Se rendant ainsi passible des sanctions prévues à l’article 156 du Code des professions.

 

ET LE PLAIGNANT DEMANDE JUSTICE.

 

Montréal, le 7 janvier 2013

 

(S) STEPHEN WISHART

 

Me Stephen Wishart, en sa qualité

de syndic adjoint du Barreau du

Québec »

 

(Reproduction intégrale de la plainte)

[3]   Cependant, et en raison des règles découlant de l’arrêt Kienapple[2] qui interdit les condamnations multiples au regard de mêmes faits, l’intimé était déclaré coupable de l’infraction spécifique prévue à l’article 2.00.01 du Code de déontologie des avocats et une suspension conditionnelle des procédures était prononcée quant au renvoi à l’article 59.2 du Code des professions.

[4]   L’intimé avait par ailleurs été acquitté des reproches formulés sous le premier chef d’infraction de cette plainte disciplinaire.

[5]   Les parties ont été convoquées pour l’instruction et l’audition de cette plainte disciplinaire, à l’étape de la sanction, le 8 décembre 2015.

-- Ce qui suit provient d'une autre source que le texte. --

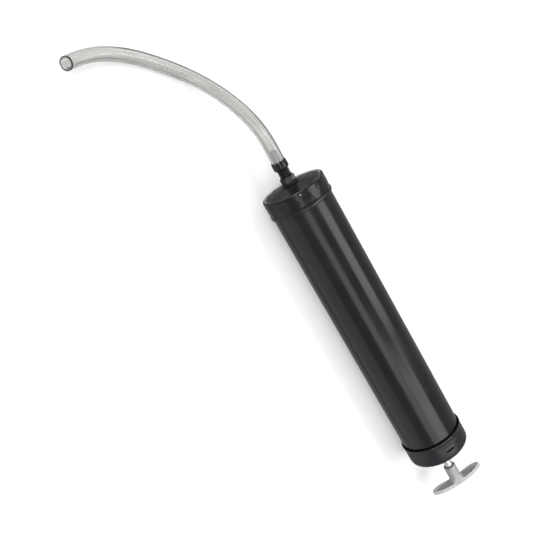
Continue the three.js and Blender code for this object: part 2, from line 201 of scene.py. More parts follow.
# %% [markdown]
# ## The hose
# The hose is clear vinyl, 11 mm outside and 8 mm inside, pushed on to the barb. It leaves the
# nozzle straight, sags to the floor and lies there in one loose bend to a cut end. A curve
# with a round bevel makes it in one go: the curve is its middle line. It becomes a mesh so
# that its end can be cut on a slant, as scissors leave it, and so that Solidify can give it
# a true wall for light to bend in.

# %% Hose route
HOSE_DIAMETER = 0.011
HOSE_WALL = 0.0015
HOSE_ROUTE_MM = [
    (158.7, 0, 27.4), (166, -0.3, 27.4), (173.5, -0.6, 27.4), (181.4, -0.5, 27.3),
    (189.3, -0.1, 26.7), (196.8, 0.3, 25.2), (204.2, 1.1, 23), (211.5, 2.1, 20.4),
    (218.5, 3.5, 17.5), (225.5, 5.3, 14.6), (232.3, 7.6, 11.9), (239, 10.5, 9.5),
    (245.6, 14.1, 7.6), (252, 18.3, 6.3), (258.2, 23.1, 5.7), (264.3, 28.5, 5.6),
    (270.2, 34.1, 5.6), (276, 39.9, 5.6), (281.5, 45.8, 5.6), (286.7, 51.9, 5.6),
    (291.5, 58.3, 5.6), (295.8, 64.9, 5.6), (299.6, 71.8, 5.6), (302.7, 79.2, 5.6),
    (305, 86.9, 5.6), (306.5, 94.8, 5.6), (307.4, 104, 5.6),
]
HOSE_ROUTE = [Vector(point) * MM for point in HOSE_ROUTE_MM]
HOSE_STEPS_BETWEEN = 6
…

[6]   À la suite de l’audience tenue ce jour-là, soit le 8 décembre 2015, les parties ont été autorisées à compléter leurs représentations par écrit.

[7]   Les représentations complémentaires du syndic adjoint plaignant ont été transmises au greffe de discipline le 9 décembre 2015, alors que celles du procureur de l’intimé l’ont été le 21 décembre 2015.

[8]   Le Conseil a pu tenir une première séance de délibéré le 7 janvier 2016.

LA PREUVE

[9]   Dès le début de l’audience, les parties ont été invitées à procéder à leurs représentations sur la sanction à être imposée à l’intimé.

[10]        Avant de ce faire cependant, les parties ont présenté leur preuve respective.

[11]        Du côté du syndic adjoint plaignant, cette preuve est essentiellement documentaire (pièces SP-1 à SP-7 A).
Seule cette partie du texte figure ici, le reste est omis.